Wie haben Sie die Zeit in Schelesen und nachher verbracht? Mit Rolf und In-den-Feldern-Herumlaufen? Das wäre ja sehr gut, aber zu wenig oder zu viel. Es ist gut, seinen Träumen nachzujagen, aber schlecht, wie es dann meistens auszugehen pflegt, von ihnen gejagt zu werden. Und die Welt ist zwar groß und weit, wie Sie schreiben, aber um keine Haarbreite größer als man sich sie selbst zu machen versteht. In der Unendlichkeit, in der Sie die Welt jetzt sehn, ist doch neben der Wahrheit eines mutigen Herzens auch die Täuschung der 19 Jahre.

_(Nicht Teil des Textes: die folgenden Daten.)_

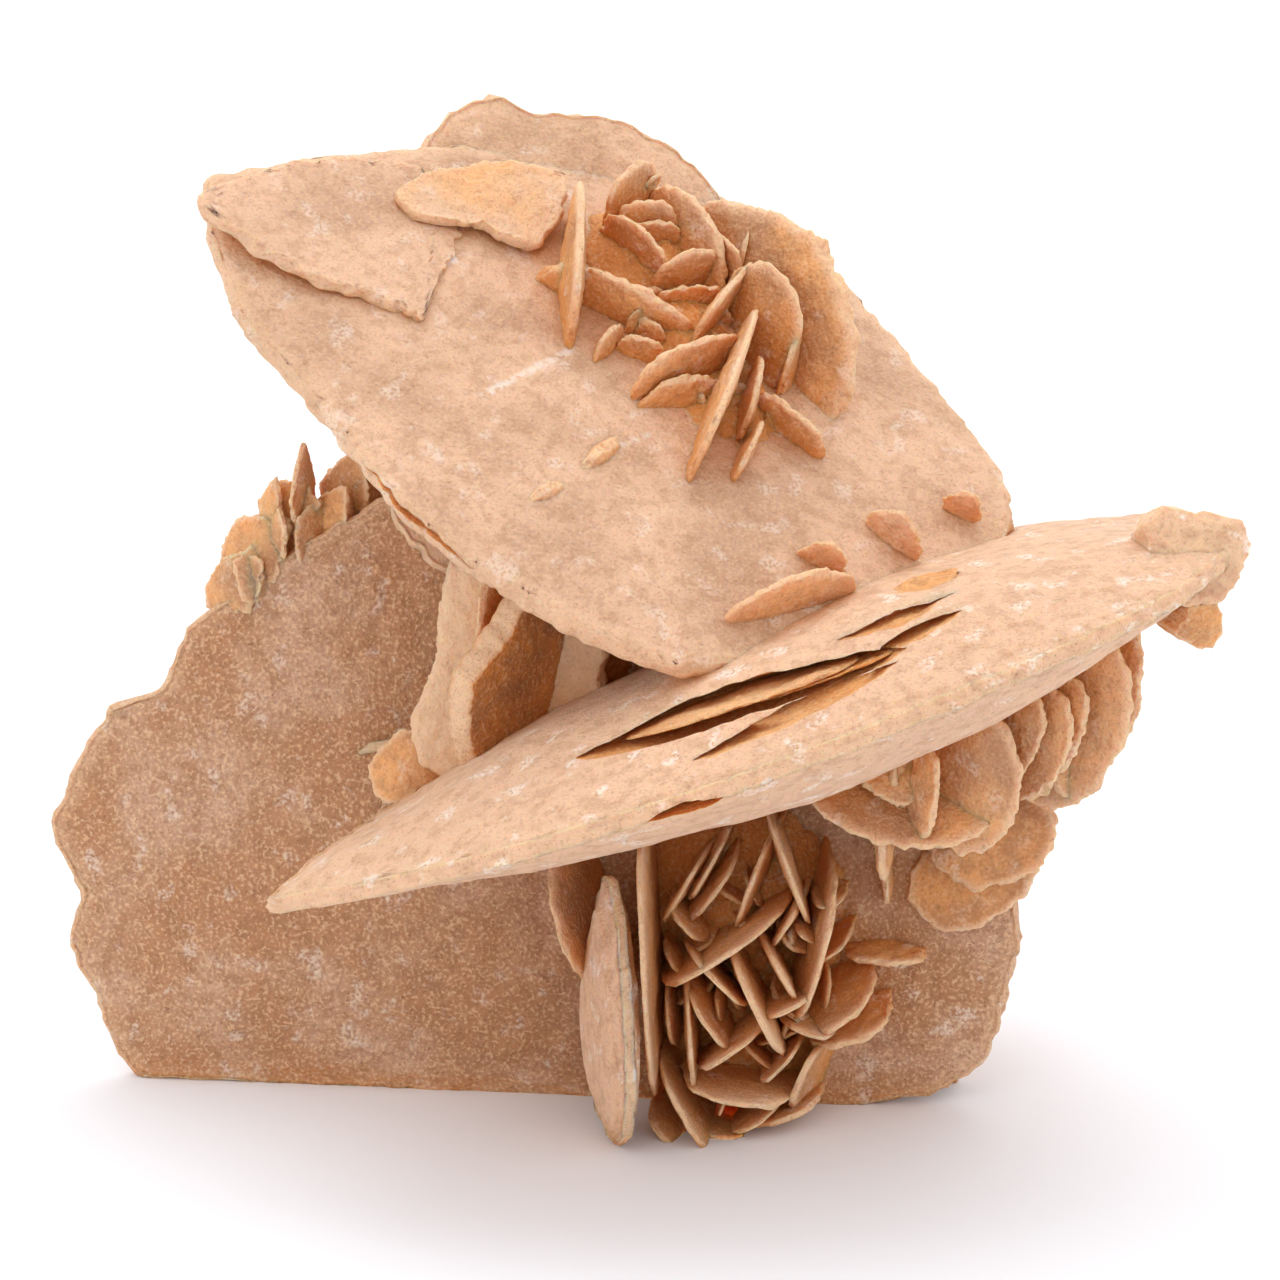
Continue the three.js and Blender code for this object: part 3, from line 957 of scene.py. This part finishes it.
# The large blades, from the plate at the back to those that only the rear shows.
LARGE_BLADES: list[Blade] = [
    Blade(
        "back_plate", (-4, 8, 24), (-6, 3), 5, Section.TABLET, [
            (-39, -24), (-41.5, -18), (-44, -12), (-42.5, -9), (-45.5, -3), (-43, 2.5), (-40, 8),
            (-36, 9), (-33, 15), (-24, 22), (-17, 26), (-6, 27), (10, 27), (24, 20), (33, 8), (35, -4),
            (35.5, -10), (33, -20), (29, -23), (19, -25), (-2.5, -25), (-20, -24.5),
        ],
        relief=PLATE_RELIEF, fineness=7,
    ),
    CrackedBlade(
        "top_slab", SLAB_HUB, SLAB_FACES, 5, Section.TABLET, [
            (-23.5, 30), (-25.5, 23), (-26, 14), (-23.5, 6.5), (-20.5, -6.5), (-17.5, -12.5),
            (-10.5, -21.5), (-4.5, -26), (9, -28), (22, -24), (31, -16), (32, -10.5), (29.5, 3),
            (27.5, 11.5), (21.5, 21.5), (11, 28.5), (-3, 31), (-14, 31),
        ],
        finish=SLAB_FINISH, relief=SLAB_RELIEF, fineness=7, inward=(0.7, 0.7, 0.2),
        cracks=[((-24, -8, 58), (-13, -15.6, 49.4), 0.8, 3)],
    ),
    Blade(
        "slab_ledge", (-16.8, 13.6, 71.2), (34, 55), 1.3, Section.SQUARE_TABLET, [
            (-18.5, 7.5), (-19, 5.5), (-18.5, 4.5), (-17, 3), (-15.5, 0), (-14, -1.5), (-12.5, -3.5),
            (-10, -5), (-8, -6.5), (-5.5, -9), (-3, -6), (2, -1), (2.5, 7), (-3, 9), (-8.5, 9.5),
        ],
        finish=SLAB_FINISH, relief=Relief((0.2, 9.0), (0.08, 2.0), (0.35, 1.8), (0.5, 0.9), 0.0),
    ),
    CrackedBlade(
        "front_blade", (17.2, -12, 40.4), (-100, 70), 13, Section.THICK_LENS, [
            (12.5, -48), (17, -38), (19.5, -25), (19, -10), (15.5, 2), (11, 12), (7, 20), (1, 26.5),
            (-8, 30), (-18, 28), (-27, 23.5), (-34, 14), (-35, -6), (-28, -24), (-13, -38), (2, -45.5),
        ],
        finish=FRONT_FINISH, relief=Relief((0.6, 12.0), (0.12, 2.2), (0.5, 3.5), (0.4, 1.1), 0.12),
        fineness=7, inward=(0.17, 0.98, 0),
        cracks=[
            ((-5.2, -20.2, 37.1), (20.5, -21.2, 46.3), 3.2, 6.5),
            ((4, -26.2, 38.9), (19.6, -21.8, 45.5), 1.3, 4),
            ((17.5, -20.6, 45.5), (25, -17.2, 48.4), 0.8, 3.5),
            ((15, -17.8, 45.9), (25.5, -14, 49.1), 0.5, 2.5),
            ((19, -12.4, 47.9), (24.2, -6.8, 48.8), 0.7, 2.5),
            ((0.5, -28.4, 34.8), (6.4, -28.8, 36.9), 1.2, 3),
        ],
    ),
    Blade(
        "broken_end", (42.8, -8, 49.5), (10, 20), 5, Section.SQUARE_TABLET, [
            (-2, 4.7), (0.5, 4), (3.5, 3.5), (4.5, 2.5), (5, 1), (4, -1), (2.5, -3), (1, -3.5),
            (-1, -3.5), (-3.5, 0.5), (-4, 3),
        ],
        finish=WORN_FINISH, relief=ROUGH_BREAK, fineness=5,
    ),
    Blade(
        "hanging_end", (42.4, -9, 45), (30, -10), 3, Section.SQUARE_TABLET,
        [(-1.5, -0.2), (-0.5, 2), (2, 2.5), (3, 1), (3.2, -1), (2.5, -2.2), (0.5, -1.7)],
        finish=CRYSTAL_FINISH, relief=ROUGH_BREAK, fineness=5,
    ),
    Blade(
        "crest_blade", (-4, 20, 60), (12, 30), 4.5, Section.TABLET, [
            (-12.5, 18), (-10, 21.5), (-6, 22.5), (-3, 21), (3, 20.5), (9, 17.5), (13, 12), (16, 0),
            (14, -14), (6, -24), (-8, -25), (-18, -14), (-20, 2),
        ],
        finish=SLAB_FINISH, tone=0.6,
    ),
    Blade(
        "flake_on_slab", (-13.1, 16.4, 73.6), (24, 51), 1.1, Section.SQUARE_TABLET, [
            (-7, 1.5), (-7, 0), (-6.3, -1.2), (-4, -2.2), (-0.5, -3), (0.5, -4.3), (3, -5.7), (6, -3.5),
            (8.5, 1.5), (4, 3.5), (-4, 3),
        ],
        finish=EDGE_FINISH, relief=CRYSTAL_RELIEF, fineness=5, tone=0.9,
    ),
    Blade(
        "round_leaf_on_slab", (10.6, 14.3, 64.8), (-40, 10), 2, Section.TABLET, [
            (-9.5, 7), (-6, 8.2), (0, 8), (4, 6.5), (7, 3), (9.3, -1), (9.3, -5), (7, -10), (0, -11),
            (-9, -9),
        ],
        finish=CRYSTAL_FINISH, relief=CRYSTAL_RELIEF, tone=0.3,
    ),
    Blade(
        "shaded_blade", (-7.6, 1, 37.4), (46, -8), 3, Section.SQUARE_TABLET, [
            (-4, 8.5), (-6, 6), (-7, 4.5), (-8.5, 3.5), (-9.5, 2.5), (-10, 0.5), (-9.5, -2.5),
            (-8.5, -5), (-7.5, -9), (4, -14), (14, -6), (13, 8), (4, 13),
        ],
        finish=SHADED_FINISH, relief=CRYSTAL_RELIEF, tone=0.0,
    ),
    Blade(
        "pale_blade", (-14, 3, 38), (-18, 3), 2.4, Section.TABLET, [
            (-1.5, 8.5), (-2, 6), (-2.5, 3), (-2.5, 1), (-3.5, -2), (-4.5, -4.5), (-4.5, -6.5),
            (-4, -8.5), (2, -12), (10, -8), (12, 2), (8, 11),
        ],
        finish=PALE_FINISH, relief=CRYSTAL_RELIEF, tone=1.0,
    ),
    Blade(
        "spear_leaf", (-2.3, -4.5, 11.5), (-74, 0), 3, Section.TABLET, [
            (0.5, 11.3), (2.5, 9), (4.5, 4), (5.5, -2), (6, -6), (4.5, -10), (1, -11.4), (-3.5, -10),
            (-5.5, -6), (-6.2, -1), (-5, 4), (-3, 8), (-1, 11),
        ],
        finish=FRONT_FINISH, tone=0.1,
    ),
    Blade(
        "rear_blade", (2, 19, 26), (190, 62), 9, Section.THICK_LENS, [
            (-27, 4), (-22, 13), (-12, 16), (-3, 19), (8, 16), (18, 13), (27, 7), (30, -2), (20, -11),
            (6, -16), (-10, -16), (-22, -8),
        ],
        finish=FRONT_FINISH,
    ),
    Blade(
        "rear_fin_left", (-21, 20, 22), (80, 4), 4.5, Section.TABLET, [
            (-9, -24), (10, -24), (14, -15), (12, -8), (14, 2), (8, 15), (3, 23), (-3, 30), (-9, 27),
            (-12, 0),
        ],
    ),
    Blade(
        "rear_fin_right", (19, 19, 18), (-66, -8), 4.5, Section.TABLET,
        [(-12, -19), (12, -19), (16, -8), (13, 6), (7, 17), (-4, 22), (-14, 18), (-16, 0)],
    ),
    Blade(
        "rear_shoulder", (-13, 22, 55), (130, 18), 4, Section.TABLET,
        [(-12, -8), (-15, -2), (-9, 9), (2, 13), (11, 8), (15, -3), (11, -8), (0, -11)],
    ),
    Blade(
        "rear_foot", (-3, 27, 11), (165, -35), 4, Section.TABLET,
        [(-3, -13), (-4, -4), (-2, 8), (4, 13), (13, 9), (16, -2), (12, -13)],
    ),
]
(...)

Sie können das leicht daran überprüfen, dass Ihnen ebenso unendlich etwa ein Alter von 40 Jahren erscheint, das doch, wie Ihnen Ihre ganze Umgebung zeigen wird, zumindest die Unendlichkeit, von der Sie träumen, nicht enthält.

Was machen Sie in Karlsbad? Sind Sie schon gesund? In Karlsbad ist, glaube ich, auch eine Verwandte des Frl. Stüdl, von der sie mir viel Gutes erzählt hat, kennen Sie sie? Nach Meran fahre ich vielleicht in einem Monat. Sie sind selbst auch in Meran gewesen?